11. The central apparatus according to claim 7, wherein

the thinning information includes number-of-mobile-object information indicating a number of mobile objects each of which is a generator of mobile object data relayed by the roadside communication device before the thinning process, and

as the predetermined process, the control unit calculates various amounts of traffic based on the number-of-mobile-object information.

12. The central apparatus according to claim 7, further comprising a thinning condition instructing unit that outputs an instruction on a thinning condition of the thinning process to the roadside communication device, wherein

the thinning information includes processing load information indicating a processing load of the roadside communication device, and

as the predetermined process, the control unit changes the thinning condition to be instructed to the roadside communication device, according to the processing load information.

13. A computer program for causing a computer to perform a process to be performed by a central apparatus capable of obtaining mobile object data whose generator is a mobile object, from a roadside communication device having a data relay function involving a thinning process of an amount of data, the computer program causing the computer to function as:

a communication unit that receives thinning information about an execution status of the thinning process from the roadside communication device; and

a control unit that performs a predetermined process based on the thinning information received by the communication unit.
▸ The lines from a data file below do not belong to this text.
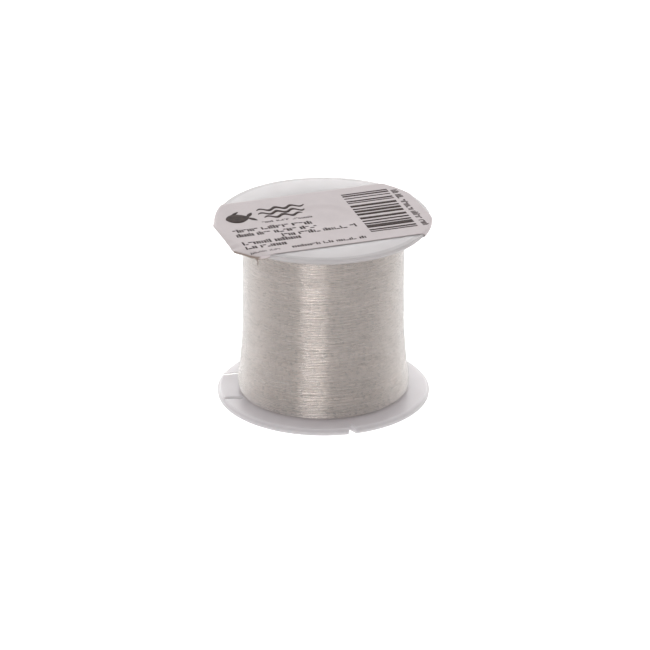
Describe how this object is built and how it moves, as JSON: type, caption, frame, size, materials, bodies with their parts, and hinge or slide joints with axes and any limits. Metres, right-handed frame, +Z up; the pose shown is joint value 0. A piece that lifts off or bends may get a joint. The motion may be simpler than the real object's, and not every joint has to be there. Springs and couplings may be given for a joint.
{
  "type": "fishing line spool",
  "caption": "Translucent flanged plastic spool wound full with clear nylon fishing line, its loose end lying over the lower rim and a paper label folded over the upper flange.",
  "frame": {"origin": "on the spool's axis, in the plane of the lower flange's outer face, which the spool stands on", "axes": "+Z up along the spool's axis; -Y is the side with the notch in the lower rim and the label's lower edge; +X to the right of that side"},
  "size_m": [0.0614, 0.06, 0.0536],
  "materials": {
    "flange_plastic": "translucent natural polypropylene, satin from the mould",
    "barrel_plastic": "natural polypropylene tube, satin",
    "nylon_line": "clear drawn nylon, silky along the turns",
    "label_paper": "uncoated white self-adhesive paper, thermal print"
  },
  "bodies": {
    "root": {"lower_flange": "flange_plastic", "upper_flange": "flange_plastic", "barrel_tube": "barrel_plastic", "wound_line": "nylon_line", "line_start": "nylon_line", "start_knot": "nylon_line", "line_tail": "nylon_line", "paper_label": "label_paper"}
  },
  "joints": []
}
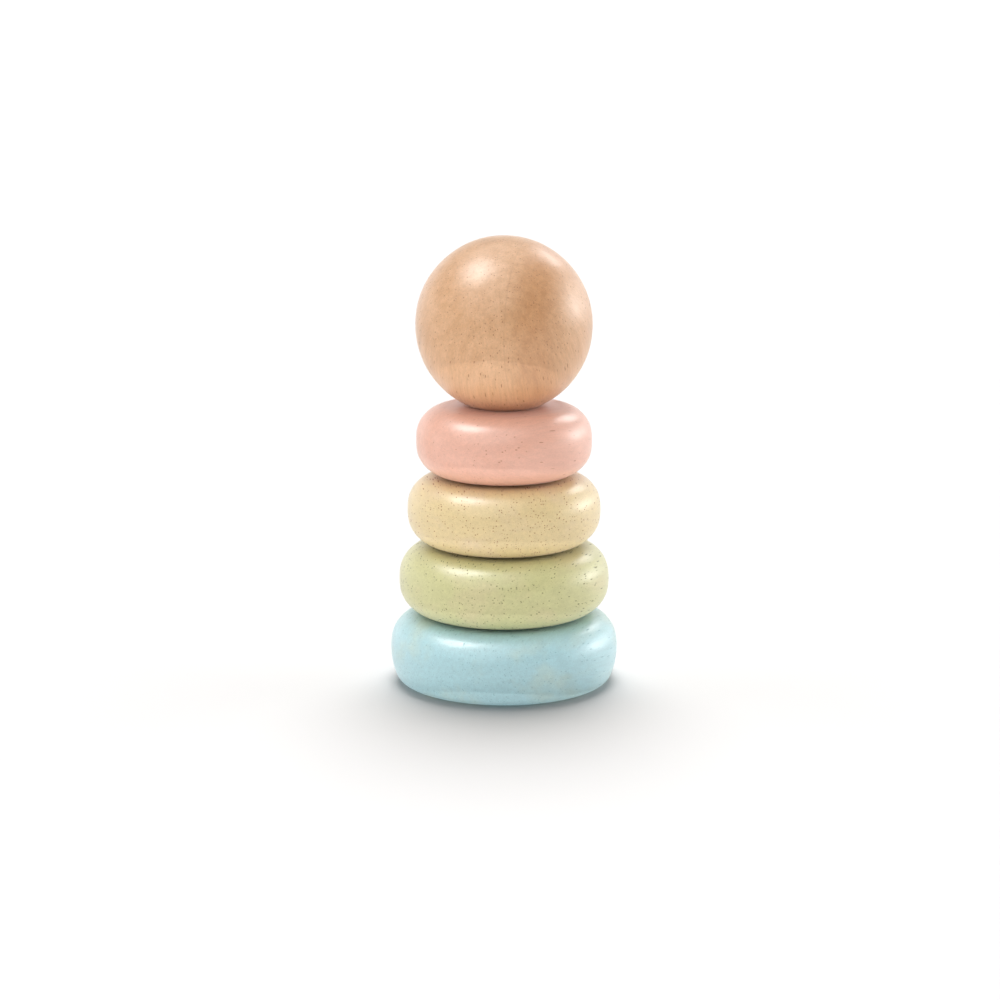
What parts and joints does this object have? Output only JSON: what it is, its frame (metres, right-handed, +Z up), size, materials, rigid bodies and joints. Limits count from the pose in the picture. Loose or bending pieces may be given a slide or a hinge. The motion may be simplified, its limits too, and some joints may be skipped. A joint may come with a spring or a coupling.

14. A data processing method for a central apparatus capable of obtaining mobile object data whose generator is a mobile object, from a roadside communication device having a data relay function involving a thinning process of an amount of data, the data processing method comprising:

a first step of receiving, by a communication unit of the central apparatus, thinning information about an execution status of the thinning process from the roadside communication device; and

a second step of performing, by a control unit of the central apparatus, a predetermined process based on the thinning information received by the communication unit.